ARTICLE ABSTRACTctDNA offers a promising, noninvasive approach to monitor therapeutic efficacy in real-time. We explored whether the quantitative percent change in ctDNA early after therapy initiation can predict treatment response and progression-free survival (PFS) in patients with metastatic gastrointestinal cancer.
A total of 138 patients with metastatic gastrointestinal cancers and tumor profiling by next-generation sequencing had serial blood draws pretreatment and at scheduled intervals during therapy. ctDNA was assessed using individualized droplet digital PCR measuring the mutant allele fraction in plasma of mutations identified in tumor biopsies. ctDNA changes were correlated with tumor markers and radiographic response.

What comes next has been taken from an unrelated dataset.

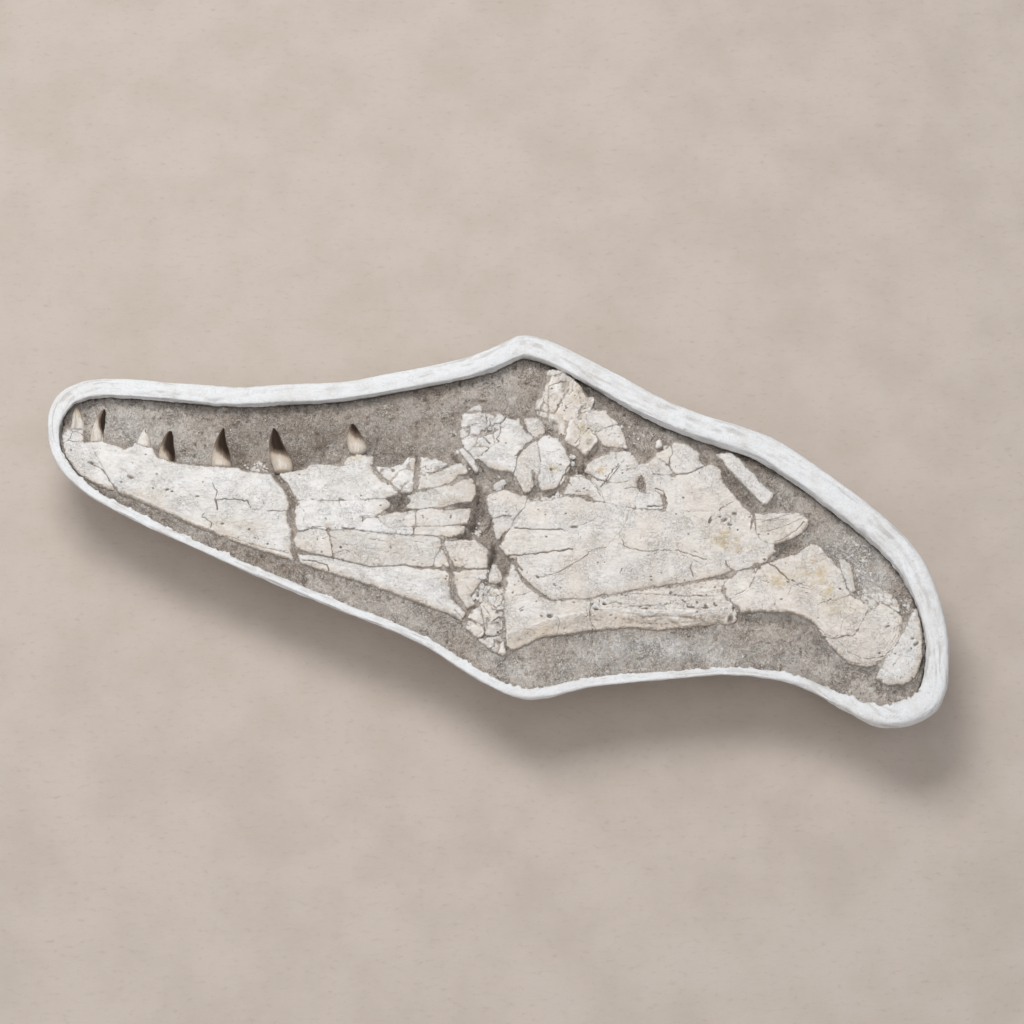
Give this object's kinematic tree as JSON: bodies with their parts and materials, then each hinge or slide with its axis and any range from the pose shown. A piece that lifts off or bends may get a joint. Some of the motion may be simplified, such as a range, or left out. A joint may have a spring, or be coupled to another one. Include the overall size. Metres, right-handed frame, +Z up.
{
  "type": "fossil jaw in plaster field jacket",
  "caption": "Fossil lower jaw of a large marine reptile with its teeth, crushed and cracked, lying on its side in rock matrix inside a boat-shaped white plaster field jacket.",
  "frame": {"origin": "on the flat underside of the jacket's foot, under the middle of the jaw", "axes": "+X from the tip of the jaw to its back end, +Y from the lower edge of the jaw to its teeth, +Z up"},
  "size_m": [1.1297, 0.5394, 0.1281],
  "materials": {
    "plaster": "matt white plaster with fine streaks and pinholes",
    "rock_matrix": "dull grey-brown chalky rock, scraped and pitted",
    "fossil_bone": "cream bone, cracked, with ochre stains",
    "toothed_bone": "cream bone with dark brown tooth enamel, slightly glossy"
  },
  "bodies": {
    "root": {"plaster_jacket": "plaster", "rock_matrix": "rock_matrix", "angular_fibrous_strip": "fossil_bone", "angular_plate": "fossil_bone", "articular_front_plate": "fossil_bone", "articular_main": "fossil_bone", "channel_splinter": "fossil_bone", "coronoid_lump": "fossil_bone", "coronoid_process": "fossil_bone", "coronoid_rear_lobe": "fossil_bone", "coronoid_rear_shard": "fossil_bone", "crushed_chip_centre": "fossil_bone", "crushed_chip_edge": "fossil_bone", "crushed_chip_foot": "fossil_bone", "crushed_chip_left": "fossil_bone", "crushed_chip_lower": "fossil_bone", "crushed_chip_top": "fossil_bone", "crushed_chip_upper": "fossil_bone", "dentary_corner": "fossil_bone", "dentary_crest_block": "fossil_bone", "dentary_crest_chip": "fossil_bone", "dentary_front": "toothed_bone", "dentary_rear_middle": "fossil_bone", "dentary_rear_socket": "toothed_bone", "dentary_rear_upper": "toothed_bone", "dentary_tip": "toothed_bone", "loose_plate": "fossil_bone", "prearticular_broad_plate": "fossil_bone", "prearticular_corner": "fossil_bone", "prearticular_high_plate": "fossil_bone", "prearticular_middle": "fossil_bone", "retroarticular_crumbled_edge": "fossil_bone", "retroarticular_end": "fossil_bone", "rib_sliver": "fossil_bone", "slender_bone": "fossil_bone", "splenial_bar": "fossil_bone", "splenial_front": "fossil_bone", "splenial_large_block": "fossil_bone", "splenial_left_block": "fossil_bone", "splenial_lower": "fossil_bone", "splenial_lower_block": "fossil_bone", "splenial_middle": "fossil_bone", "splenial_thin_block": "fossil_bone", "splenial_upper_block": "fossil_bone", "splenial_wedge": "fossil_bone", "surangular_broken_plate": "fossil_bone", "surangular_crest_chip": "fossil_bone", "surangular_fan": "fossil_bone", "surangular_front_plate": "fossil_bone", "surangular_front_wedge": "fossil_bone", "surangular_main": "fossil_bone", "surangular_rear_plate": "fossil_bone", "surangular_rear_shard": "fossil_bone", "surangular_upper_shard": "fossil_bone", "surangular_white_chip": "fossil_bone", "white_knob": "fossil_bone"}
  },
  "joints": []
}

A total of 138 patients enrolled. A total of 101 patients were evaluable for ctDNA and 68 for tumor markers at 4 weeks. Percent change of ctDNA by 4 weeks predicted partial response (PR, P < 0.0001) and clinical benefit [CB: PR and stable disease (SD), P < 0.0001]. ctDNA decreased by 98% (median) and >30% for all PR patients. ctDNA change at 8 weeks, but not 2 weeks, also predicted CB (P < 0.0001). Four-week change in tumor markers also predicted response (P = 0.0026) and CB (P = 0.022). However, at a clinically relevant specificity threshold of 90%, 4-week ctDNA change more effectively predicted CB versus tumor markers, with a sensitivity of 60% versus 24%, respectively (P = 0.0109). Patients whose 4-week ctDNA decreased beyond this threshold (≥30% decrease) had a median PFS of 175 days versus 59.5 days (HR, 3.29; 95% CI, 1.55–7.00; P < 0.0001).
Serial ctDNA monitoring may provide early indication of response to systemic therapy in patients with metastatic gastrointestinal cancer prior to radiographic assessments and may outperform standard tumor markers, warranting further evaluation.